## TASK PROMPT
Find the line containing "y, 177 * MM)" and copy it exactly, along with every line after it up to and including the line containing "if empty is". Copy nothing else.

** start of DATA SHOWN **

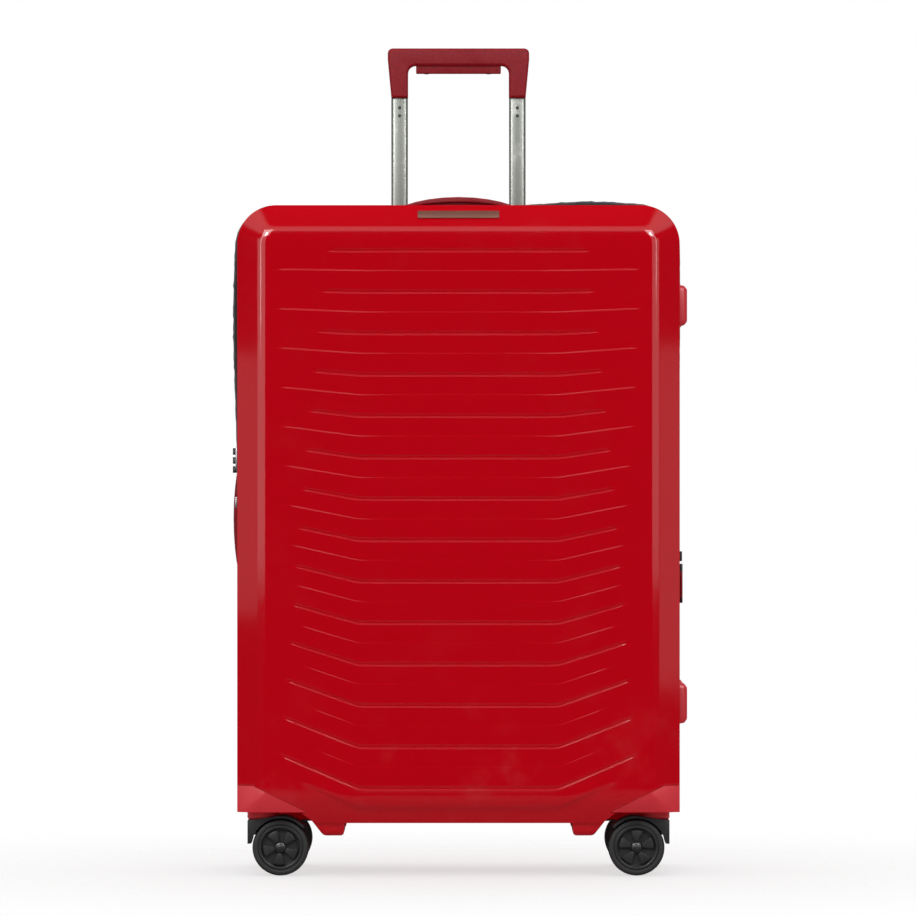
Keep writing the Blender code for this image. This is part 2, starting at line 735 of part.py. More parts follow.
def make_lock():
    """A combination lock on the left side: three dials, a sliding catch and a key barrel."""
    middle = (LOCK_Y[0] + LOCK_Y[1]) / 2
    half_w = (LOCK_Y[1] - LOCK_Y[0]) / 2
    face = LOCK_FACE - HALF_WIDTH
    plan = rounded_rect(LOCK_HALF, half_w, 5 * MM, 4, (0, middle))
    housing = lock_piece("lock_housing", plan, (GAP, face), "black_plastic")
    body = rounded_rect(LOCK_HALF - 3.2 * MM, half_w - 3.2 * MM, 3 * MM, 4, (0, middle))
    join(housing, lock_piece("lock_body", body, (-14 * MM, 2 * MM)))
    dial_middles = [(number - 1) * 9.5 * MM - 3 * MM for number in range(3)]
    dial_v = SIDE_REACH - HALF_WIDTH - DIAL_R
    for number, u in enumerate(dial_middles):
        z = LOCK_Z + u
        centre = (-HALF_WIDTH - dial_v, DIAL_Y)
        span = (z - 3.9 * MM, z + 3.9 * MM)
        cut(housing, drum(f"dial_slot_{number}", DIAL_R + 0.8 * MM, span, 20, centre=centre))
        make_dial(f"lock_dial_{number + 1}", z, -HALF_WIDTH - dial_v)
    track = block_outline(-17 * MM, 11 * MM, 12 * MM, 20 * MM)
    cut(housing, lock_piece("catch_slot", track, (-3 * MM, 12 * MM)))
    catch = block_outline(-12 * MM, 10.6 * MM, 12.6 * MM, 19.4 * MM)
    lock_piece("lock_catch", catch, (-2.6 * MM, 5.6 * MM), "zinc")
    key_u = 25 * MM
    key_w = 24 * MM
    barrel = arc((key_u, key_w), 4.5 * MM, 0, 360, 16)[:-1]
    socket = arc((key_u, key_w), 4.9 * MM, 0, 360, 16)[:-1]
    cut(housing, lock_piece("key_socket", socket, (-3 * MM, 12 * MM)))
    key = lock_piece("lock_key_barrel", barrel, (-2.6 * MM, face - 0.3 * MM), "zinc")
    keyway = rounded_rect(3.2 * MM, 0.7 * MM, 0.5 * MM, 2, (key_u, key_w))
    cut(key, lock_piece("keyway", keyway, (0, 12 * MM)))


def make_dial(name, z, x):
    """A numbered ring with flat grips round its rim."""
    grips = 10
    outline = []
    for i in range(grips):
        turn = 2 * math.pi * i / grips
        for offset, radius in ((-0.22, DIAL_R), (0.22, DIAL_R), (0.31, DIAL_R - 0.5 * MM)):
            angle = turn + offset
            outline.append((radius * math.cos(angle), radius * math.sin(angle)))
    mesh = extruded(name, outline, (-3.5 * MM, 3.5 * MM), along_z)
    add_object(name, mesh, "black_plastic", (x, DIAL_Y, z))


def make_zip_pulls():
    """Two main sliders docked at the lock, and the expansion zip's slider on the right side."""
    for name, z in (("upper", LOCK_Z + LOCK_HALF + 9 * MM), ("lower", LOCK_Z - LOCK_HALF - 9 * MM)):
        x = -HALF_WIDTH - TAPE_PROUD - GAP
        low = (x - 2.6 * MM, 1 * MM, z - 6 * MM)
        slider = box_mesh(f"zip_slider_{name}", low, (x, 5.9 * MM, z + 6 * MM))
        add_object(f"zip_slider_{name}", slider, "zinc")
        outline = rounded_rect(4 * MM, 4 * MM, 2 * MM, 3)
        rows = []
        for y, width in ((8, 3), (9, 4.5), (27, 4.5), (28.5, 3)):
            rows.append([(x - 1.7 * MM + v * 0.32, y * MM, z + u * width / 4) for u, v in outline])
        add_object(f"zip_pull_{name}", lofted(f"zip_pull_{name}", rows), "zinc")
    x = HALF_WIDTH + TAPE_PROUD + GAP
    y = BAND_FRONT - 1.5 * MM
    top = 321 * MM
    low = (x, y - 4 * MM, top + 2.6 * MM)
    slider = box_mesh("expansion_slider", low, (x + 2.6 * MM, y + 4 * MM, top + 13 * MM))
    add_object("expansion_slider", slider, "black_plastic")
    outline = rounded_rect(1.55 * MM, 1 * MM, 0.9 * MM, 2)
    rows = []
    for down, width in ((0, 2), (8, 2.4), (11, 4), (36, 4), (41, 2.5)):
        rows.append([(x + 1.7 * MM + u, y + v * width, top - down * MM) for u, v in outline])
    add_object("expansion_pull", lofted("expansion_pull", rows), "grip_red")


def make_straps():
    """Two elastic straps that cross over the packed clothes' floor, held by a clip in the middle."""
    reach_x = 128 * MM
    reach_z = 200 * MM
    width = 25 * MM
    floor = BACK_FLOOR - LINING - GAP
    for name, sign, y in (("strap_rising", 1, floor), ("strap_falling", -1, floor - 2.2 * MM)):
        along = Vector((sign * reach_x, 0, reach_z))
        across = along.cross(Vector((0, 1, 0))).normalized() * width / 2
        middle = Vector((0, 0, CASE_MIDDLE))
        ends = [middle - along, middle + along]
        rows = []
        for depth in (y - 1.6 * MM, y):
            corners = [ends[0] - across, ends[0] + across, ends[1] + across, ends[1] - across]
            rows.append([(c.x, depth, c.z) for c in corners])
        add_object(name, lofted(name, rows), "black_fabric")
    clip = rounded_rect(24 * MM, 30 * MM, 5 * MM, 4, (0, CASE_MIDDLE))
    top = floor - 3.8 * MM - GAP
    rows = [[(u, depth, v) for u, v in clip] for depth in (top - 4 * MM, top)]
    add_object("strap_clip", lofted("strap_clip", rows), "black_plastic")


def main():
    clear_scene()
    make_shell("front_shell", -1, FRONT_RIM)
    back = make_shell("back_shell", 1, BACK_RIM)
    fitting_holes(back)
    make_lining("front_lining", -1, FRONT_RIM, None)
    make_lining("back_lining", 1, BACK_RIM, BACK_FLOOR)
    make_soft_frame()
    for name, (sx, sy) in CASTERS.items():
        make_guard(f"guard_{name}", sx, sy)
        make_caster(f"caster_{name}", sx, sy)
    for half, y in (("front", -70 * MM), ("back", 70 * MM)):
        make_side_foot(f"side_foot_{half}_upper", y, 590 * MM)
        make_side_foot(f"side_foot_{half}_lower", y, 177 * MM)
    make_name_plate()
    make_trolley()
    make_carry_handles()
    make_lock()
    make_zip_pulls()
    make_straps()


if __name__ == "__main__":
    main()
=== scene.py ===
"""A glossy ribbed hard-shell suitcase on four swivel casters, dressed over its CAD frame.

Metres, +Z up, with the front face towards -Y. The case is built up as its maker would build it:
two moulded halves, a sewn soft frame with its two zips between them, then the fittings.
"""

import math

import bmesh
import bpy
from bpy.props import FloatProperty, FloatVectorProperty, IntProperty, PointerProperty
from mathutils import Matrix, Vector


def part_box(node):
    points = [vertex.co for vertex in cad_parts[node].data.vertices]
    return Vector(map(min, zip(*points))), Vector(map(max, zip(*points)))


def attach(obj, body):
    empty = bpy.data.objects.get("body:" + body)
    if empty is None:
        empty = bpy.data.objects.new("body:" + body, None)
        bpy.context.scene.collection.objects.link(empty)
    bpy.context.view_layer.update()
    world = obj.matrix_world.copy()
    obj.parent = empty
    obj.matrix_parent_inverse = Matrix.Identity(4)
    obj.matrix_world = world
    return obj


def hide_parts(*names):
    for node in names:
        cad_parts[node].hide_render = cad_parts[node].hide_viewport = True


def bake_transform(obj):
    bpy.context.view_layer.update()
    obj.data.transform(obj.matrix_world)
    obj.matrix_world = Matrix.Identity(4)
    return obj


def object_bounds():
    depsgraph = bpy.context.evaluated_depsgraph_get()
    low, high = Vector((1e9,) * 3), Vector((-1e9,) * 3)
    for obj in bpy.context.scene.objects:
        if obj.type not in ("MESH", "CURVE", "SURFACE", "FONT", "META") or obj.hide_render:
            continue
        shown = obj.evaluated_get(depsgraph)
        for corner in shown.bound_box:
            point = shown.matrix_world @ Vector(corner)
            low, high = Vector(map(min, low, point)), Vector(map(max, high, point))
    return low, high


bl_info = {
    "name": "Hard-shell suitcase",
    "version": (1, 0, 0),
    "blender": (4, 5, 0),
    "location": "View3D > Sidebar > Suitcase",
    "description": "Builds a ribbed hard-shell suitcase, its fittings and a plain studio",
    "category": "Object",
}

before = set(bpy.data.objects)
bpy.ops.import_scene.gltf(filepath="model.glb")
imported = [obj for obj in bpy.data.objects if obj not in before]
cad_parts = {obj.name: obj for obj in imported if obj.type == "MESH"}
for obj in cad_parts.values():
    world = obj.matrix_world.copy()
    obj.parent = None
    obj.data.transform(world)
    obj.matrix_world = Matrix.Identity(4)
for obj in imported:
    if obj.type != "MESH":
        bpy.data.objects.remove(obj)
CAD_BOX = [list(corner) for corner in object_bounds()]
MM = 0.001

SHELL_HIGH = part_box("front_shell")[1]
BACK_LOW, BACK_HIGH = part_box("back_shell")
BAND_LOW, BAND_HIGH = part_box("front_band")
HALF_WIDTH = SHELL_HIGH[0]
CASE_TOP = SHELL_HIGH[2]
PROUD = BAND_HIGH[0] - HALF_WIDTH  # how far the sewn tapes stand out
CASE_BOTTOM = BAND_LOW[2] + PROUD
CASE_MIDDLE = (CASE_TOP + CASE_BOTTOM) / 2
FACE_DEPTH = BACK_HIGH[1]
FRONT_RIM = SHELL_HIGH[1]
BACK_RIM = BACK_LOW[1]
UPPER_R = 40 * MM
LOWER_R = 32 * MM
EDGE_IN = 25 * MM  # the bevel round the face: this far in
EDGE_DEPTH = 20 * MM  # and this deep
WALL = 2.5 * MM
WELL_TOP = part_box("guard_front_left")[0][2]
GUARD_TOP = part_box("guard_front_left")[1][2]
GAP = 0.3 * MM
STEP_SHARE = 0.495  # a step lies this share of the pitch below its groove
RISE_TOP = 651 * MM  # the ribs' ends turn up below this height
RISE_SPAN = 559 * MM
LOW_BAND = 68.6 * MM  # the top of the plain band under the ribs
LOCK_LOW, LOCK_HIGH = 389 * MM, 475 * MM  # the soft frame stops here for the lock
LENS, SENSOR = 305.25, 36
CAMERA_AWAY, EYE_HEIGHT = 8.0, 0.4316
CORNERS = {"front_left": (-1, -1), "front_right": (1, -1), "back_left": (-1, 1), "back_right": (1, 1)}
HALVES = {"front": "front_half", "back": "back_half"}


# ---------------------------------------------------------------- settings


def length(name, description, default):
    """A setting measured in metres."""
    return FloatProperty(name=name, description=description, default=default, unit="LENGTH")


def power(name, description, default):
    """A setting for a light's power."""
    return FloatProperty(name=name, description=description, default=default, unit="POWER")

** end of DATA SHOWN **

## ANSWER TO THE TASK
        make_side_foot(f"side_foot_{half}_lower", y, 177 * MM)
    make_name_plate()
    make_trolley()
    make_carry_handles()
    make_lock()
    make_zip_pulls()
    make_straps()


if __name__ == "__main__":
    main()
=== scene.py ===
"""A glossy ribbed hard-shell suitcase on four swivel casters, dressed over its CAD frame.

Metres, +Z up, with the front face towards -Y. The case is built up as its maker would build it:
two moulded halves, a sewn soft frame with its two zips between them, then the fittings.
"""

import math

import bmesh
import bpy
from bpy.props import FloatProperty, FloatVectorProperty, IntProperty, PointerProperty
from mathutils import Matrix, Vector


def part_box(node):
    points = [vertex.co for vertex in cad_parts[node].data.vertices]
    return Vector(map(min, zip(*points))), Vector(map(max, zip(*points)))


def attach(obj, body):
    empty = bpy.data.objects.get("body:" + body)
    if empty is None:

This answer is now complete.